Programmer Performance Optimisation

Software developers are not generally IO-bound. The speed at which I can type is not the bottleneck in terms of how fast I can produce software. I’m definitely CPU-bound. This means that there is little performance gain to be had from scaling out to 1 or more keyboards per developer. The pipe between my brain and the IDE is fairly idle a lot of the time, with occasional bursty traffic that still comes nowhere near 50% of the available bandwidth, even on a single half-duplex keyboard architecture.

As developers are generally CPU-bound, scalability can be achieved by moving to a multiprocessor configuration, with 2 developers sharing the same IO channel. The instruction pipeline optimization that can take place with a shared memory configuration can result in a better than linear performance increase.

Rewrites

I’ve worked on a few migration / rewrite /port projects in my time. They almost universally had no technical merit in and of themselves. From a developer’s perspective, a rewrite of an existing system basically means taking a stable, tuned application, freezing all new features, and writing it again in a language that’s newer, possibly more buggy, and probably less familiar to many of the team members, and delivering at best exactly the same features as the existing system, while taking several months to do it, with a risk of introducing new bugs along with it.

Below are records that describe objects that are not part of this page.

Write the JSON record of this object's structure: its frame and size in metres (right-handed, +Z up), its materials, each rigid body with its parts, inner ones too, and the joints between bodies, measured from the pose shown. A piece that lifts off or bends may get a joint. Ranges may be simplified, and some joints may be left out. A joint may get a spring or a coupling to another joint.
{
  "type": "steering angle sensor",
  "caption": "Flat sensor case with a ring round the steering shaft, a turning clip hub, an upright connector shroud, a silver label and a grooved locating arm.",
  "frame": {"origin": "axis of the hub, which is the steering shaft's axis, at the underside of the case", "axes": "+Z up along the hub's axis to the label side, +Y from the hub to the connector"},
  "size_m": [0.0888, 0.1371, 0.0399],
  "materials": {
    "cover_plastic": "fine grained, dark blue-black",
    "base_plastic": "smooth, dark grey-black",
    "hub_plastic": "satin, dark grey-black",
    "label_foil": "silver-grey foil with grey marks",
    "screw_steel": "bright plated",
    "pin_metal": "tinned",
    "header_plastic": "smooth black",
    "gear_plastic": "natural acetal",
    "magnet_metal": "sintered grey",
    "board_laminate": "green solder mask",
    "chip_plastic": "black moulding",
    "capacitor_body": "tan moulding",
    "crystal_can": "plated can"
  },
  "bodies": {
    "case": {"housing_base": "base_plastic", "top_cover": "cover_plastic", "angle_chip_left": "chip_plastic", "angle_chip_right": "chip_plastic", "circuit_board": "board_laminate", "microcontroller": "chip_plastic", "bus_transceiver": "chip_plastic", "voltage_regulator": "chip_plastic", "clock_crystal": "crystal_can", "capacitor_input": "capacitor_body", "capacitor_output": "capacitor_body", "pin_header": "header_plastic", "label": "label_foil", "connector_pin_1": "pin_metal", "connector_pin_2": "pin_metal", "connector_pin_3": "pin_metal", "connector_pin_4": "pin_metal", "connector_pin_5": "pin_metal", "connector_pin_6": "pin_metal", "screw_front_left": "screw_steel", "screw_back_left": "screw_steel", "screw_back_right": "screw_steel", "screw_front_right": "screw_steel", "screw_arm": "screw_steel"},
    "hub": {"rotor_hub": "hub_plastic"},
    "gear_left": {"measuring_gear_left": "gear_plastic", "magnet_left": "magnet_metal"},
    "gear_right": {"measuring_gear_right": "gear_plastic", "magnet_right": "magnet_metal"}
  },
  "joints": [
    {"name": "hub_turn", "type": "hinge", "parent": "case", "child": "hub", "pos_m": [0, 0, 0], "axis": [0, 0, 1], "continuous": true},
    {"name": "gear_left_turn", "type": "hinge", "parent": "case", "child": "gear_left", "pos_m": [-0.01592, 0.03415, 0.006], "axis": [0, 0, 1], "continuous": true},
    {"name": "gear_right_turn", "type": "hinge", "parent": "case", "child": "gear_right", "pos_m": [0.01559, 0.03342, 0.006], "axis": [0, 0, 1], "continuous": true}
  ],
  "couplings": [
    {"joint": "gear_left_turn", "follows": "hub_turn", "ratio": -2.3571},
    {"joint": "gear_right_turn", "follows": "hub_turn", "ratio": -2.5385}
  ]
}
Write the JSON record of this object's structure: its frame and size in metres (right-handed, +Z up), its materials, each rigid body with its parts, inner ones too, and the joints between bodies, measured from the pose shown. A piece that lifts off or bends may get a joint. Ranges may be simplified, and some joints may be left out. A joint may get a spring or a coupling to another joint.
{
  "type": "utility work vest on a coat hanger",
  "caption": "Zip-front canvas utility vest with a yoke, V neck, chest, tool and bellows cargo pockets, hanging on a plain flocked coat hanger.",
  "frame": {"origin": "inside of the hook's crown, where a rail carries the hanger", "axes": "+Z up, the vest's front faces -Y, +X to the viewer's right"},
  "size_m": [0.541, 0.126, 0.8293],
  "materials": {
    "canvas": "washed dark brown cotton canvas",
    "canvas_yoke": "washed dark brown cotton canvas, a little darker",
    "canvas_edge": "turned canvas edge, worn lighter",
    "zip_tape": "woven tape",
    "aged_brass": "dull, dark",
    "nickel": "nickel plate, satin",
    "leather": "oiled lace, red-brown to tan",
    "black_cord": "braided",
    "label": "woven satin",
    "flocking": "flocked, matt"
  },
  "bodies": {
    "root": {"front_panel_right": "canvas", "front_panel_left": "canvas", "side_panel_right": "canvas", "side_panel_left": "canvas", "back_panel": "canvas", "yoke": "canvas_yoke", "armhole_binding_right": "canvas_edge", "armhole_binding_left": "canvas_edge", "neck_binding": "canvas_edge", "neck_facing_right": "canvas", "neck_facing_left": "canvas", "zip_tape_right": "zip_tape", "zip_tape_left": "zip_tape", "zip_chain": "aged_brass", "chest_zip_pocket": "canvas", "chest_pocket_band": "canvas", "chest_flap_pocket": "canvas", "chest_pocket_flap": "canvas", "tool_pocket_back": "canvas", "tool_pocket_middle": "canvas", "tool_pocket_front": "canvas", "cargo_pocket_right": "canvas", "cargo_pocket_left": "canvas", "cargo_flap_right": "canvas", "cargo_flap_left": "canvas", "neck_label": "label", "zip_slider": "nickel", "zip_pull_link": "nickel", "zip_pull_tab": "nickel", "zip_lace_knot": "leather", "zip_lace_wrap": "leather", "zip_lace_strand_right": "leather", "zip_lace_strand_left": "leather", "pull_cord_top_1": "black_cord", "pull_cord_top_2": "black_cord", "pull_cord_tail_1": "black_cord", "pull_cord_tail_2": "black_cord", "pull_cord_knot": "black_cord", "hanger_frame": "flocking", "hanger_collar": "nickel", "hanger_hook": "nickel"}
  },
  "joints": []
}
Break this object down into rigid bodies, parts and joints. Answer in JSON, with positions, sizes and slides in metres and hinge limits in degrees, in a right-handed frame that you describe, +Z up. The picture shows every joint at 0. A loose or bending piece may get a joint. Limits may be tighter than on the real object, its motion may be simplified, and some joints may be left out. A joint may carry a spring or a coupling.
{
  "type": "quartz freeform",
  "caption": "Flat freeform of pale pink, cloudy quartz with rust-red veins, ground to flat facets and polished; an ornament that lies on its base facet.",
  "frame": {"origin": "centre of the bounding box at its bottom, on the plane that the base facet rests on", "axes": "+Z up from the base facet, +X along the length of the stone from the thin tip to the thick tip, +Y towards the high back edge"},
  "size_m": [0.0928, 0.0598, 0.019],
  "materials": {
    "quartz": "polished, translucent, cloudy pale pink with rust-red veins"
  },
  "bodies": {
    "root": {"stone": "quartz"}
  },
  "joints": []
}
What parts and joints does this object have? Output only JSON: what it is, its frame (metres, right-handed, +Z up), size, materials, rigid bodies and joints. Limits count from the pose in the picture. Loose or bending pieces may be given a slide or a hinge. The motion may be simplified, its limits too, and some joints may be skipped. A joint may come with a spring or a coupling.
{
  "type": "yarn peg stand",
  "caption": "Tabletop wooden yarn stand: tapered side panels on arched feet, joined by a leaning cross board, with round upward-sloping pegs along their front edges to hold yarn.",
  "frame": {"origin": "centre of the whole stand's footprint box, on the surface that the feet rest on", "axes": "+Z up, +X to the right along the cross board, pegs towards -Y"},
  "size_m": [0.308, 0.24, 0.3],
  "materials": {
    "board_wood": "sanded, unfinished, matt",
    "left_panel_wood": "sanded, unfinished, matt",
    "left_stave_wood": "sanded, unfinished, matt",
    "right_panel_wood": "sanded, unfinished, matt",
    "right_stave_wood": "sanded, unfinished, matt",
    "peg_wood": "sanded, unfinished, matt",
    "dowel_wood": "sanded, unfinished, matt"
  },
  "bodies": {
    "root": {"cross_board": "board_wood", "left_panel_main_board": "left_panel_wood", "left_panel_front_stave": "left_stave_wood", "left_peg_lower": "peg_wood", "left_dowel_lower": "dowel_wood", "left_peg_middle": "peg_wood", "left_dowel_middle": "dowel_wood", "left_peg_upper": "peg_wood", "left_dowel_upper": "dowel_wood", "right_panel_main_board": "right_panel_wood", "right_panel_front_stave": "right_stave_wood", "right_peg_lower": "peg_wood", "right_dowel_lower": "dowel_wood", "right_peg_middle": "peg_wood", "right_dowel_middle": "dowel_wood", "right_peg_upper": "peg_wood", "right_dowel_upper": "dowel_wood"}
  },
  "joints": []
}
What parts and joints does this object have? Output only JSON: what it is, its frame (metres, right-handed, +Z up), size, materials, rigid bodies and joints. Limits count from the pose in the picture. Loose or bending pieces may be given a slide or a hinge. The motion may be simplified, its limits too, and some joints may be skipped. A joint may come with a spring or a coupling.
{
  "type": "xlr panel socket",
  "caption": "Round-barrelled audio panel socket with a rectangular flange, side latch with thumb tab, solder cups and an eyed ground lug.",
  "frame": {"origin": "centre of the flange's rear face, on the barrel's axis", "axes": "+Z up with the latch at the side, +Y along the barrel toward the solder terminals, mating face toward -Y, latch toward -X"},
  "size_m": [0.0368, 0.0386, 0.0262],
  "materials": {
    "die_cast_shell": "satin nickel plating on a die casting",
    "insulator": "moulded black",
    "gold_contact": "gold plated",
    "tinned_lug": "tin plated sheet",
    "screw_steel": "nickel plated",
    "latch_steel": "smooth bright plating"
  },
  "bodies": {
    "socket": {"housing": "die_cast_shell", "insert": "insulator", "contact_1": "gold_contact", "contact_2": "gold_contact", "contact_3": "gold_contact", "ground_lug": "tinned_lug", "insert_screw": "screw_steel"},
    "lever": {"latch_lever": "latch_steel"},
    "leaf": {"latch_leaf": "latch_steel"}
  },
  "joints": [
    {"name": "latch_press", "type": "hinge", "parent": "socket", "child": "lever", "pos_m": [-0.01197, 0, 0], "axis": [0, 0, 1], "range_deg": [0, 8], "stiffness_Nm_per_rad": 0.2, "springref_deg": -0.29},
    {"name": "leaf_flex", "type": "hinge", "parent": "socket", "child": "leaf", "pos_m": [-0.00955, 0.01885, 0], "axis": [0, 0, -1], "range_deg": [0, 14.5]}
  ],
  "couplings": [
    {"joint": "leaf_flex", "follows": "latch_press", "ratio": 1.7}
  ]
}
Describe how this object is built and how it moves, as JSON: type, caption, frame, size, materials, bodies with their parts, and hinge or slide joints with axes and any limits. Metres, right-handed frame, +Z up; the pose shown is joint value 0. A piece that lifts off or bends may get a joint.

Migration projects are almost always done for political or cost reasons. Either the company has decided on a strategic plan to ‘go Java’ or ‘go .NET’, or (possibly less high profile, but potentially more significantly), is having a progressively harder time retaining developers with the skill set needed to support the existing system. Technology can also be made a scapegoat – so if a system is delivered that runs too slowly, or crashes a lot, the entire platform it happened to be developed with is proclaimed as ‘slow and unstable’, and the baby is thrown out with the bathwater.